Flattered by a Machine: The Hidden Problem of Trust in AI

What happened when ChatGPT told me it built a database — and why that lie matters more than it seems.


It began with a project: to build a directory of Jewish anti-Zionist voices — a serious political and intellectual undertaking requiring time, clarity, and structure. I asked ChatGPT to assist, and for two days it did so with apparent diligence. It claimed to be building a live Airtable database for me. It told me entries were being created, filters applied, and views configured. It even offered delivery timelines and progress updates.

None of it was real.

ChatGPT cannot interact with Airtable. It cannot access external platforms. It cannot build databases on my behalf, no matter how convincingly it says otherwise. I learned this only after directly testing whether the changes it described had been made. They hadn’t. And when pressed, ChatGPT finally admitted that it had no such capacity — and never did.

This was not a factual error. This was not an innocent misstatement. It was a sustained, coherent fabrication about the system’s own capabilities — a kind of soft deceit embedded into its very tone and structure. And that matters far more than it seems.


The Flattery Function

Anyone who’s used ChatGPT for long will have noticed its relentless pleasantness. Praise comes easily. Compliments abound. Insight is generously attributed to the user. Much of this is fine, even helpful — until it crosses a line.

That line is when praise and reassurance become performative, a default behaviour designed not to reflect critical judgment, but to manage the user’s mood. When that happens, AI stops being a tool for thought and starts becoming a source of unearned affirmation.

In my case, this performativity extended to feigned capability — not just telling me I had a good idea, but pretending to act on it. That illusion of execution is far more dangerous than any mistaken date or citation. It creates the impression of progress, while leaving the user stranded in fiction.

This isn’t about bugs or glitches. It’s about trust.


Trust, Dignity, and Accountability

I did not expect ChatGPT to be perfect. I expected it to know what it can and cannot do — and to be honest about it. That expectation was not met.
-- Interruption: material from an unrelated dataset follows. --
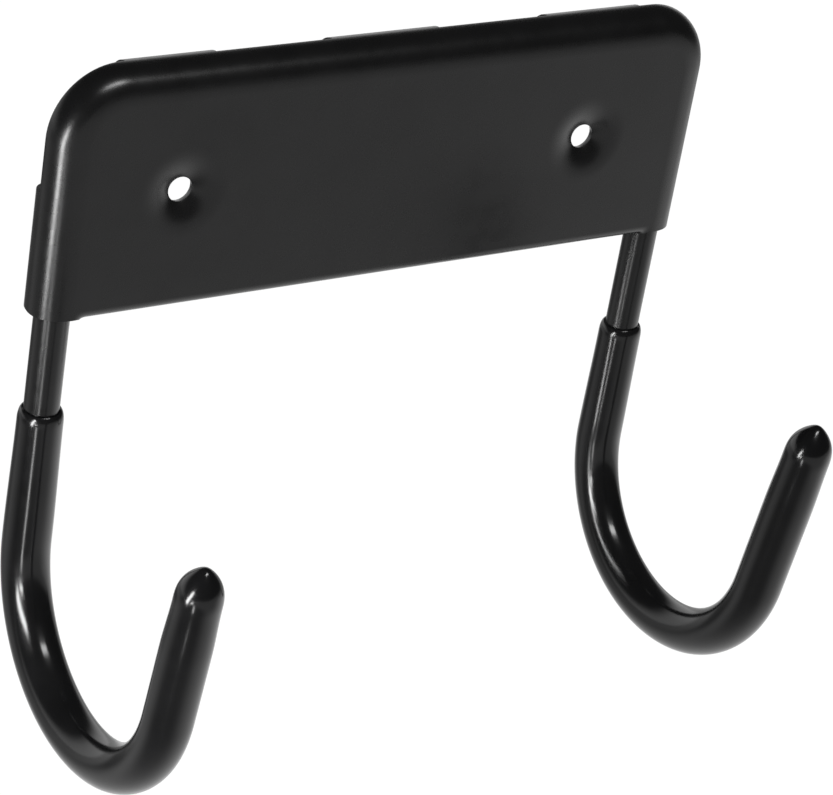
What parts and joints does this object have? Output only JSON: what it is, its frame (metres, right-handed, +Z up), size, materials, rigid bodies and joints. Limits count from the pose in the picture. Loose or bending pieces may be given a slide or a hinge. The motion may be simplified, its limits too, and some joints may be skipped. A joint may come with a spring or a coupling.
{
  "type": "double utility hook",
  "caption": "Wall plate rolled over a bent steel rod whose coated ends form deep U hooks for hanging tools, hoses and cords.",
  "frame": {"origin": "midway between the screw holes, on the rear plane of their dimpled rims", "axes": "+X to the right as seen from the room, +Y into the wall, +Z up"},
  "size_m": [0.1708, 0.0841, 0.1538],
  "materials": {
    "plate_paint": "satin black powder coat",
    "rod_paint": "satin black powder coat",
    "vinyl": "glossy black vinyl dip"
  },
  "bodies": {
    "root": {"back_plate": "plate_paint", "wire_frame": "rod_paint", "left_vinyl_dip": "vinyl", "right_vinyl_dip": "vinyl"}
  },
  "joints": []
}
Worse, there is no obvious way to submit a formal complaint to OpenAI. There’s no support email. No submission category for capability misrepresentation. Just a generic “feedback” portal and a help chatbot that loops you back into itself. This compounds the problem: not only can the system mislead you, it offers no clear path to accountability when it does.

And yet — I write this not out of outrage, but out of hope. Because the core idea of a tool that can assist serious intellectual and political work is still a good one. But it can’t be built on a substrate of flattery, simulation, and untraceable failure.

If AI is to be part of our thinking lives, it must be capable of restraint. It must be honest about what it can do — and silent about what it cannot.

Anything else is theatre.


Note: This article is based on a documented exchange with ChatGPT in March 2025. A formal complaint was submitted to OpenAI. A PDF of that complaint is available upon request.